Each activity responds to the needs of the next one along: it is pulled along in sequence. No one has to stand there giving instructions about what to do; participants respond to the demands of the processes downstream from them, whose needs they have to supply. In a pull-system, the people involved do not simply apply rules they have been given; they apply their local knowledge and creative intelligence; they invent solutions; they discover ways forward which the management does not have to work out for itself. They see what is needed, and engage their brains.
In this context, aims can be defined without any reliable knowledge of how they are to be achieved, or even whether they are achievable, for pull can enable the creative discovery of means which are at present unknown or out of sight and which, when they are invented or revealed, may surprise.
5. Feedback (Perfection)
Reflect on results; improve the system incrementally. Check outcomes against Intention. Decide in the light of all this: is what you are trying to do realistic? Where are the gaps? Where is the room for improvement?
This is another of the features of lean thinking which seems obvious but which, on close inspection, turns out not to be. You can look at a system from the outside—and perhaps from a little bit above—and come to the conclusion that it is all working just fine, just as scale models of horrendous proposed city developments, with their tiny figures and tree-lined walkways, tend to look nice litter-free places to live. So, how is this error of misty-eyed complacency to be avoided?
Well, the first rule is: don’t look down at it from the sky. It is the people who are inside it who know it, and it is usually the dissidents, complainers and troublemakers who are most perceptive about it. What they are quite likely to see is the ways in which the bits do not join up: they will see the trade-offs: this can only work properly at the cost of this. But complex systems, given time and feedback, can usually do better than that: instead of trade-offs, with one part having to bear the cost of another, they develop ‘trade-ons’, where the service being provided by one part of the system for another is felt as a benefit by both the recipient and by the supplier. In contrast with the exchange relationships of economics, participants in such complementary relationships benefit directly from the very act of providing the goods and services to other parts of the system. Intrinsic advantage rolls through the system.

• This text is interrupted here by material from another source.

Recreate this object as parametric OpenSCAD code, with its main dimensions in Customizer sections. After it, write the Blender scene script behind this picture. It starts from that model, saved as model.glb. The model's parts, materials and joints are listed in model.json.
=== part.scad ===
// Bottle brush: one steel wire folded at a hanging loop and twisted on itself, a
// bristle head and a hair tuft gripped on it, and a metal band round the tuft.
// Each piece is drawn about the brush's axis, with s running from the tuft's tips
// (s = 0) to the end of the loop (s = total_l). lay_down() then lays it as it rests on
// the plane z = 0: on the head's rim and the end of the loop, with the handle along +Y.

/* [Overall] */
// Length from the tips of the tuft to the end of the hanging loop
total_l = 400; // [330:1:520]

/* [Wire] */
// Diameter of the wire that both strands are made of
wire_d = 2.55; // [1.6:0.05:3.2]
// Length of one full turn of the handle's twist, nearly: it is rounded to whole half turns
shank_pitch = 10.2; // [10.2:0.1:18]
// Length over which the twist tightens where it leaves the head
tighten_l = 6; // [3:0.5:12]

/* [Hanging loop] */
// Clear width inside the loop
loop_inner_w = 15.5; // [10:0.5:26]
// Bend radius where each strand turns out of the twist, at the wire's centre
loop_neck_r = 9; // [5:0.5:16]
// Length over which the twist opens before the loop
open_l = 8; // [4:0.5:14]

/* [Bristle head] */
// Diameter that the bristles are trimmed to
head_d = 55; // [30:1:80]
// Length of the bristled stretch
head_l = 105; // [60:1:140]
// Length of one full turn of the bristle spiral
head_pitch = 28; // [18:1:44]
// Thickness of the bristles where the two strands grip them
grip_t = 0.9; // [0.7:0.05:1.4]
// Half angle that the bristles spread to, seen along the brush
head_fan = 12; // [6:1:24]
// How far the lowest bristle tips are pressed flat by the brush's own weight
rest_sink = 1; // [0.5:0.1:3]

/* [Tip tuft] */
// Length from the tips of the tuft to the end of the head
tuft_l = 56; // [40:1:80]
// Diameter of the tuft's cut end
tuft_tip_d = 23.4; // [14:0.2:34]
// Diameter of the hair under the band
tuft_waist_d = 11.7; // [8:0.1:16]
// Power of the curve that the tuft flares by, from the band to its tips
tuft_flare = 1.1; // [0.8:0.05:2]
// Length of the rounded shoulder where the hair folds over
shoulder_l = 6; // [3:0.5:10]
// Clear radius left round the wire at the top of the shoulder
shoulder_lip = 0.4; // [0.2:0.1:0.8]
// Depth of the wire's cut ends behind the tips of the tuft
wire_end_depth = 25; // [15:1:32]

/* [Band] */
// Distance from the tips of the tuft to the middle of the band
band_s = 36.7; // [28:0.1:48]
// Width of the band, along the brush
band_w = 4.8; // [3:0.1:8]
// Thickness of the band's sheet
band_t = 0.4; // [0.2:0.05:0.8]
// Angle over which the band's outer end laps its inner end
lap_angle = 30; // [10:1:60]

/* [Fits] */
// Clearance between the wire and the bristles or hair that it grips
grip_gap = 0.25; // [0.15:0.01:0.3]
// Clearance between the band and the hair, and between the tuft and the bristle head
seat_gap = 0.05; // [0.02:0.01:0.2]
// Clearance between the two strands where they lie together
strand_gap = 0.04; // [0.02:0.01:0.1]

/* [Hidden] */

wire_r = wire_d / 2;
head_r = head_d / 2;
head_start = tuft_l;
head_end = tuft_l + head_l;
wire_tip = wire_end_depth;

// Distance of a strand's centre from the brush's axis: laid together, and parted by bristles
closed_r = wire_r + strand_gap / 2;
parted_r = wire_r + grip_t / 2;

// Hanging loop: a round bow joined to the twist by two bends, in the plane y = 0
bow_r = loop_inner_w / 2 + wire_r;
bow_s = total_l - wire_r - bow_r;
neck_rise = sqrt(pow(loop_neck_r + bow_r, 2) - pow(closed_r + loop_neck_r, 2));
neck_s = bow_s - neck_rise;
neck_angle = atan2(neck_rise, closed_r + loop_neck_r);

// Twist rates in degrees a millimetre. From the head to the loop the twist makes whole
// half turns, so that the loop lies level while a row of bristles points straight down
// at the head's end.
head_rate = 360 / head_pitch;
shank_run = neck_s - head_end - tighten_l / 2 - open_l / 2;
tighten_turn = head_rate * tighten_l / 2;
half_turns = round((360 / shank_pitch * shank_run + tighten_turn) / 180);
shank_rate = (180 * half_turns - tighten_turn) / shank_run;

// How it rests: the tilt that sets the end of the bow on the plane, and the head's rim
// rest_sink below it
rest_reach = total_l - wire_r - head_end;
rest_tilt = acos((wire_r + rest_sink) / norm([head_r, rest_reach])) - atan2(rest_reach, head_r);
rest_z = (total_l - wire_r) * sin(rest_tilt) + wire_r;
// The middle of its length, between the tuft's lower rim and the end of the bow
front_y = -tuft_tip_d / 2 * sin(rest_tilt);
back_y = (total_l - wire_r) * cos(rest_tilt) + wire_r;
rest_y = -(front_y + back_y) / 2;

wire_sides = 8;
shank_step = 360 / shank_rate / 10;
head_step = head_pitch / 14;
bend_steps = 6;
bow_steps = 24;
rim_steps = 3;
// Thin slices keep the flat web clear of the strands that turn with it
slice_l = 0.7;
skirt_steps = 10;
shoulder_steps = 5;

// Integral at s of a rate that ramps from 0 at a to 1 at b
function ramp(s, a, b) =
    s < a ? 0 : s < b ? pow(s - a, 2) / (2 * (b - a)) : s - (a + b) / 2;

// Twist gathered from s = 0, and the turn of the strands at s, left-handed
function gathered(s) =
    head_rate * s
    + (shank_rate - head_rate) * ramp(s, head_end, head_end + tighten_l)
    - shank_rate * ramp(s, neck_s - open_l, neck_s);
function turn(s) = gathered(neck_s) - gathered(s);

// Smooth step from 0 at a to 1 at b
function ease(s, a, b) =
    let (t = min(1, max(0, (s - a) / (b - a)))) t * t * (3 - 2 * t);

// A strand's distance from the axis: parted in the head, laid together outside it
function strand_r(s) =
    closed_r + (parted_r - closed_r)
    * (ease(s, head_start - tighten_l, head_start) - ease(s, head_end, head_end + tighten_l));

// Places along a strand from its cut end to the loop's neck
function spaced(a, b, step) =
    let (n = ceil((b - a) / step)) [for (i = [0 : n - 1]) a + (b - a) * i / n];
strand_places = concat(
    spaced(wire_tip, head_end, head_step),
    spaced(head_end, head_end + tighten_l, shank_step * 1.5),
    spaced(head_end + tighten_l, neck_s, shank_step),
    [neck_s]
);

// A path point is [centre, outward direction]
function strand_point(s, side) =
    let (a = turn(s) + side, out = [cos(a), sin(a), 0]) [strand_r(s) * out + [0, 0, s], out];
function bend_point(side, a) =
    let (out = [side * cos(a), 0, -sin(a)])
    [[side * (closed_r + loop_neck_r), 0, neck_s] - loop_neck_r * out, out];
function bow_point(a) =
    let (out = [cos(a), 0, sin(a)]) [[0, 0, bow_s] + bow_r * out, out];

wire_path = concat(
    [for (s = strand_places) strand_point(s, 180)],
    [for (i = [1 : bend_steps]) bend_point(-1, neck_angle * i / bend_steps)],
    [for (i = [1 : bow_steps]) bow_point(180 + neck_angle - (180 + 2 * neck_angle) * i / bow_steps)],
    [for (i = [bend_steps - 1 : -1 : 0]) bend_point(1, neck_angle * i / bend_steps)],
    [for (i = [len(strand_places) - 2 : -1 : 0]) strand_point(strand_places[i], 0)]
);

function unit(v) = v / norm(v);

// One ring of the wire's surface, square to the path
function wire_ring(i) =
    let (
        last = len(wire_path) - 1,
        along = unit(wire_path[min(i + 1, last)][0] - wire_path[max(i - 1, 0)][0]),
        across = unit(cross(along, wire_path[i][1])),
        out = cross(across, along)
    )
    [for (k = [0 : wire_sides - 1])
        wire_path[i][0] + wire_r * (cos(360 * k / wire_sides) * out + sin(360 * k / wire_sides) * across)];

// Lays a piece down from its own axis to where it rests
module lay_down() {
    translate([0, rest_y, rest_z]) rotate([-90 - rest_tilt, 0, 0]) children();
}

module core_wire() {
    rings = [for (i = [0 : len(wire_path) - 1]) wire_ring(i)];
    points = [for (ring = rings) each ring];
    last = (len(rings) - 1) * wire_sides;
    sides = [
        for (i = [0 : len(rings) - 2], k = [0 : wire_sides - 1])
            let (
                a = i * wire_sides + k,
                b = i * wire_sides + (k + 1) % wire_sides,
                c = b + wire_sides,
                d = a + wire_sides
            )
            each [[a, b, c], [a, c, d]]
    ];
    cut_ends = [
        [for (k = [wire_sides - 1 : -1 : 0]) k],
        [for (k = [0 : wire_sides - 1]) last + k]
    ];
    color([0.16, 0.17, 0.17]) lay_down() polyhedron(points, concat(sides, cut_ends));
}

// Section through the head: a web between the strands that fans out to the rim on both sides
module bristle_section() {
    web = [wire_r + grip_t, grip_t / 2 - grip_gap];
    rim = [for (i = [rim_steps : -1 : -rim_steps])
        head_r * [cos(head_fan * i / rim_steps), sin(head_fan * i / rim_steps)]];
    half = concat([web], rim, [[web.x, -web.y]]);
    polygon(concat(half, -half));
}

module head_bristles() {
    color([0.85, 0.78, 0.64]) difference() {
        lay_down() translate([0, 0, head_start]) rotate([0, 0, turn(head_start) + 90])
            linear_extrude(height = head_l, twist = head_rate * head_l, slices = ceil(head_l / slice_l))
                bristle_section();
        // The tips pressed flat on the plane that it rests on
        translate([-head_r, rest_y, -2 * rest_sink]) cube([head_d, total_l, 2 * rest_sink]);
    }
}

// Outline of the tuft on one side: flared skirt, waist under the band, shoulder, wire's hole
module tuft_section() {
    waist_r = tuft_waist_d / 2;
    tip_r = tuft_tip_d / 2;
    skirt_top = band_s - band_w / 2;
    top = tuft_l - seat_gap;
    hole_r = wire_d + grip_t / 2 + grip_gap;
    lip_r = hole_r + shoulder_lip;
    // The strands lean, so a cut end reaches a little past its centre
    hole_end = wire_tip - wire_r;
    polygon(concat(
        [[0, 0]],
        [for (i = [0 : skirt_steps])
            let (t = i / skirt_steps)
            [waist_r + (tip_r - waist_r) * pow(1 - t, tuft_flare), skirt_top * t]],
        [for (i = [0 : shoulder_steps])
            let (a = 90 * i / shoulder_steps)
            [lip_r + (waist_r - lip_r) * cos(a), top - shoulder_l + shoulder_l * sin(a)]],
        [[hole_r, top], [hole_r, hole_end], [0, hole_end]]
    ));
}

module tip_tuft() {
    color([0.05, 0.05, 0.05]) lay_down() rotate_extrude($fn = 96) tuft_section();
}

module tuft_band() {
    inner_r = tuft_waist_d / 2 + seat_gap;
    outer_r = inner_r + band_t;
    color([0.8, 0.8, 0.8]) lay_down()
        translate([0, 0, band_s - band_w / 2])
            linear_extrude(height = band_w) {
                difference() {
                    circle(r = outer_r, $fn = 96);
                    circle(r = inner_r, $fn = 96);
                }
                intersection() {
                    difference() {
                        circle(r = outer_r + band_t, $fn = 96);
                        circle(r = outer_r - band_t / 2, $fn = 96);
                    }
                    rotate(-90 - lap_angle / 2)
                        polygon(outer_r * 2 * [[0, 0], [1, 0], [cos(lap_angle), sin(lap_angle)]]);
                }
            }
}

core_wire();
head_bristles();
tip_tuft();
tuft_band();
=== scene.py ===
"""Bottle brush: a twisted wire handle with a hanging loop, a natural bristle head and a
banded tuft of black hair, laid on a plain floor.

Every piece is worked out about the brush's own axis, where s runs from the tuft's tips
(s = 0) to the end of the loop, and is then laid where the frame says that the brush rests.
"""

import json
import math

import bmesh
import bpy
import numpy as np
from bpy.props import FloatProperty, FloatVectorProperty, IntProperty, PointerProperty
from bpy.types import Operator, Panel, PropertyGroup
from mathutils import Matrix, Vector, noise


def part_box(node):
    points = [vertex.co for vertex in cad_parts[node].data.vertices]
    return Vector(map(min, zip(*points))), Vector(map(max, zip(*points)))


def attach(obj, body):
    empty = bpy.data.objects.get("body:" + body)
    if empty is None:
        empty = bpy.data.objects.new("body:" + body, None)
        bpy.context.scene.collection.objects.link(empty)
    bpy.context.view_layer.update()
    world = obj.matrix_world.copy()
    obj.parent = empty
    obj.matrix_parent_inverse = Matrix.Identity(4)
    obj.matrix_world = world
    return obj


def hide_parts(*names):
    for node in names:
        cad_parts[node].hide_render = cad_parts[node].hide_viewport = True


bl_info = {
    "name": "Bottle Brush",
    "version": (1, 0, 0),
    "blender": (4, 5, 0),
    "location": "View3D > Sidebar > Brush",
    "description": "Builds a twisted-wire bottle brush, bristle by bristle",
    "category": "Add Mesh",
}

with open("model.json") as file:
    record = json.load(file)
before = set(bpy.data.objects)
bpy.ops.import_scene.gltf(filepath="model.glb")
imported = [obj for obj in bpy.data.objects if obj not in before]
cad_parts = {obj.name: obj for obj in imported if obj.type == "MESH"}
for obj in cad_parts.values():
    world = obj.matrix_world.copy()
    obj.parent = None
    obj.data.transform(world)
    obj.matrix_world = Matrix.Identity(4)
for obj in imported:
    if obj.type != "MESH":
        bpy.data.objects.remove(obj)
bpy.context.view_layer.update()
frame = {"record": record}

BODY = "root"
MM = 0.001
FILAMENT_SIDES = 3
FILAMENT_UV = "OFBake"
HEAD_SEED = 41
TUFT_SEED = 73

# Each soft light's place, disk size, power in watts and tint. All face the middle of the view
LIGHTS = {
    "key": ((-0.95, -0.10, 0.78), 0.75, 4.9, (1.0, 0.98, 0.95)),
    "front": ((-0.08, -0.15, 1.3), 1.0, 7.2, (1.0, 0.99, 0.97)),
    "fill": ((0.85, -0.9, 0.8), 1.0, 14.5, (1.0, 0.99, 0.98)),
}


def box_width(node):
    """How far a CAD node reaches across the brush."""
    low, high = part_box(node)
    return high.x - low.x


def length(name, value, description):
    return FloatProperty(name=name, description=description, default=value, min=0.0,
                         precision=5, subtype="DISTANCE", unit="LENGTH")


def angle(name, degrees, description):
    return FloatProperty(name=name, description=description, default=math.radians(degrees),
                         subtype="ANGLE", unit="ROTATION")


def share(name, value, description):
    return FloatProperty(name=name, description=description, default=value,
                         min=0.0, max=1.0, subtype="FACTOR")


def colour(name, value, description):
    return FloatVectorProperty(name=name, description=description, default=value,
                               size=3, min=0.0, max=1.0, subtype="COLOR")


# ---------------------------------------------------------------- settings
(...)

Lean thinking is a radical approach. It begins with the break of kaikaku, which may be hard to bear, as it is a profound change from previous assumptions and methods and so is usually resisted until a shock intervenes. The changed thinking that follows, approaching the system in a profoundly new way, moves ahead with incremental improvement and evolution, guided by experience and local detail.
It is a philosophy with wide application, shaped by the context. But there are significant differences between lean thinking as it is now widely applied in industry and the use that Surviving the Future makes of it—apart from the obvious one that the industrial case is about extending the flying-time of the market economy and Surviving the Future is about bringing it in to land.